Iron deficiency anemia in inflammatory bowel disease

Sindhu Kaitha, Muhammad Bashir, Tauseef Ali, Sindhu Kaitha, Muhammad Bashir, Tauseef Ali

Abstract

Anemia is a common extraintestinal manifestation of inflammatory bowel disease (IBD) and is frequently overlooked as a complication. Patients with IBD are commonly found to have iron deficiency anemia (IDA) secondary to chronic blood loss, and impaired iron absorption due to tissue inflammation. Patients with iron deficiency may not always manifest with signs and symptoms; so, hemoglobin levels in patients with IBD must be regularly monitored for earlier detection of anemia. IDA in IBD is associated with poor quality of life, necessitating prompt diagnosis and appropriate treatment. IDA is often associated with inflammation in patients with IBD. Thus, commonly used laboratory parameters are inadequate to diagnose IDA, and newer iron indices, such as reticulocyte hemoglobin content or percentage of hypochromic red cells or zinc protoporphyrin, are required to differentiate IDA from anemia of chronic disease. Oral iron preparations are available and are used in patients with mild disease activity. These preparations are inexpensive and convenient, but can produce gastrointestinal side effects, such as abdominal pain and diarrhea, that limit their use and patient compliance. These preparations are partly absorbed due to inflammation. Non-absorbed iron can be toxic and worsen IBD disease activity. Although cost-effective intravenous iron formulations are widely available and have improved safety profiles, physicians are reluctant to use them. We present a review of the pathophysiologic mechanisms of IDA in IBD, improved diagnostic and therapeutic strategies, efficacy, and safety of iron replacement in IBD.
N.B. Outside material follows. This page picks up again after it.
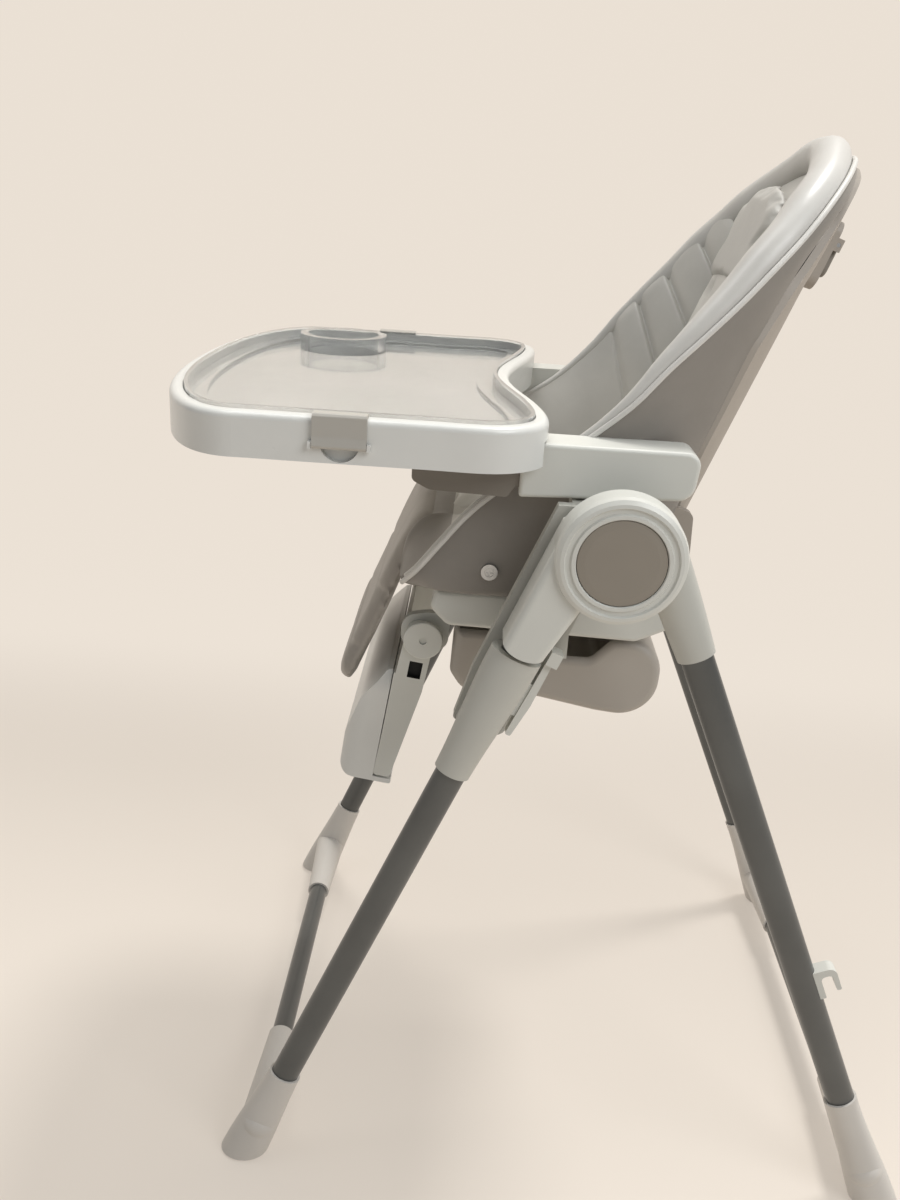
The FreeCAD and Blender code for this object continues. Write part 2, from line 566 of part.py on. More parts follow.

Keywords: Ferritin; Hepcidin; Inflammatory bowel disease; Intravenous iron; Iron deficiency anemia; Oral iron.

Figures

Figure 1
Figure 1
Causes of iron deficiency anemia. GI: Gastrointestinal; NSAIDs: Nonsteroidal anti-inflammatory drugs.
Figure 2
Figure 2
Role of hepcidin in the regulation of iron homeostasis. Fe3+ is reduced to Fe2+ by enterocyte brush border reductase Dcytb, transported across brush border membrane by DMT1. If iron demand is low, Fe2+ is stored as ferritin and sloughed with enterocytes. If iron demand is high, iron is oxidized by oxidase hephaestin and then exported into the plasma at the basolateral membrane by ferroportin[23]. Hepcidin binds to iron exporter, ferroportin 1, leading to its phosphorylation, internalization by binding to JAK 2 and lysosomal degradation, thus preventing iron release into the plasma[16]. DcytB: Duodenal ferric reductase; DMTI: Divalent metal transporter 1.
Figure 3
Figure 3
Signaling pathways regulating hepcidin expression in the liver. Enterocyte iron induces BMP6 expression. BMP6 is released via the portal vein to act on cell-surface receptors in the liver, BMPR-I, BMPR-II, and HJV, a co-receptor of BMP, leading to phosphorylation of cytosolic transcription factors, SMAD 1/5/8, which complex with SMAD 4[16,21]. This heteromeric complex translocates to the nucleus and enhances transcription of hepcidin gene, HAMP. In iron deficiency, HJV is cleaved by matriptase-2 activation reducing BMP signaling, and BMP is sequestered by s-HJV, preventing its interaction with plasma membrane HJV, decreasing hepcidin expression[21]. IL-6: Interleukin 6; BMP: Bone morphogenetic protein; HJV: Hemojuvelin; s-HJV: Soluble HJV; TfR2: Transferrin receptor 2; HFE: Hereditary hemochromatosis protein; BMPR: Bone morphogenetic protein receptors.
Figure 4
Figure 4
Management of iron deficiency anemia in patients with inflammatory bowel disease[16]. Hb: Hemoglobin; IDA: Iron deficiency anemia; TSAT: Transferrin saturation; CRP: C-reactive protein; IBD: Inflammatory bowel disease; IV: Intravenous; ESA: Erythropoiesis stimulating agents.